The minimum number of routes for incremental adding in Partial Offloading. Depending on the switch chip model, routes are offloaded either as-is (each routing entry in RouterOS corresponds to an entry in the hardware memory) or getting indexed, and the index entries are the ones that are written into the hardware memory. This setting is used only for the latter during Partial Offloading.

Depending on index fragmentation, a single IPv4 route addition can occupy from -3 to +6 LPM blocks of HW memory (some route addition may lower the amount of required HW memory thanks to index defragmentation). Hence, it is impossible to predict the exact number of routes that may fit in the hardware memory. The switch driver uses a binary split algorithm to find the maximum number of routes that fit in the hardware.

Let's imagine 128k routes, all of them not fitting into the hardware memory. The algorithm halves the number and tries offloading 64k routes. Let's say offloading succeeded. In the next iteration, the algorithm picks 96k, let's say it fails; then 80k - fails again, 72k - succeeds, 76k, etc. until the difference between succeeded and failed numbers drops below the partial-offload-chunk value.

Lowering the partial-offload-chunk value increases the number of hw-offloaded routes but also raises CPU usage and vice-versa.

route-index-delay-min (time; Default: 100ms1s)

The minimum delay between route processing and its offloading.

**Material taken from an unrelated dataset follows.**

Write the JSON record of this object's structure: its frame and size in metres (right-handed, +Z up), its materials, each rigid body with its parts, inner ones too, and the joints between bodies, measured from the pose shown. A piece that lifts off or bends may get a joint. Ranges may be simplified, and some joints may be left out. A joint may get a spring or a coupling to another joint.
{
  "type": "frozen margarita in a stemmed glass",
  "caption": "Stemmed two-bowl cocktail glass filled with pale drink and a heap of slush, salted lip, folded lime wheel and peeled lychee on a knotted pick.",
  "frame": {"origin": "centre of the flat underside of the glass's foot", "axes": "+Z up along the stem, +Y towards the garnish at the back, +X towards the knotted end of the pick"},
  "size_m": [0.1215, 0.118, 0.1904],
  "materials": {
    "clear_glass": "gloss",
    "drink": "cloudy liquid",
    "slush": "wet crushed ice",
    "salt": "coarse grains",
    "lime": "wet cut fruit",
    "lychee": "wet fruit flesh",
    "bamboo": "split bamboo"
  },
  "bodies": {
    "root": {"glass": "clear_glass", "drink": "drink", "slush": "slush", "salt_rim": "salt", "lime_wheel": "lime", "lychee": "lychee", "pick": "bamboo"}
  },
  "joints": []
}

The delay allows processing more routes together and offloading them at once, saving CPU usage. It also makes offloading the entire routing table faster by reducing the per-route processing work. On the other hand, it slows down offloading of an individual route.

If an additional route is received during the delay, the latter resets to the route-index-delay-min value. Adding more and more routes within the delay keeps resetting the timer until the route-index-delay-max is reached.

route-index-delay-max (time; Default: 5s10s)

The maximum delay between route processing and its offloading. When the maximum delay is reached, the processed routes get offloaded despite more routes pending. However, route-queue-limit-high has higher priority than this, meaning that the indexing/offloading gets paused anyway when a certain queue size is reached.

neigh-keepalive-interval (time; Default:  15s, min: 1s)

Neighbor (host) keepalive interval. When a host (IP neighbor) gets hw-offloaded, all traffic from/to it is routed by the switch chip, and RouterOS may think the neighbor is inactive and delete it. To prevent that, the switch driver must keep the offloaded neighbors alive by sending periodical refreshes to RouterOS.

neigh-discovery-interval (time; Default: 1m31s1m37s, min: 1s)

Unfortunately, switch chips do not provide per-neighbor stats. Hence, the only way to check if the offloaded host is still active is by sending occasional ARP (IPv4) / Neighbor Discovery (IPv6) requests to the connected network. Increasing the value lowers the broadcast traffic but may leave inactive hosts in hardware memory for longer.

Neighbor discovery is triggered within the neighbor keepalive work. Hence, the discovery time is rounded up to the next keepalive session. Choose a value for neigh-discovery-interval not dividable by neigh-keepalive-interval to send ARP/ND requests in various sessions, preventing broadcast bursts.

neigh-discovery-burst-limit (number; Default: 64)

The maximum number of ARP/ND requests that can be sent at once.

neigh-discovery-burst-delay (time; Default: 300ms, min: 10ms)

The delay between ARP/ND subsequent bursts if the number of requests exceeds neigh-discovery-burst-limit.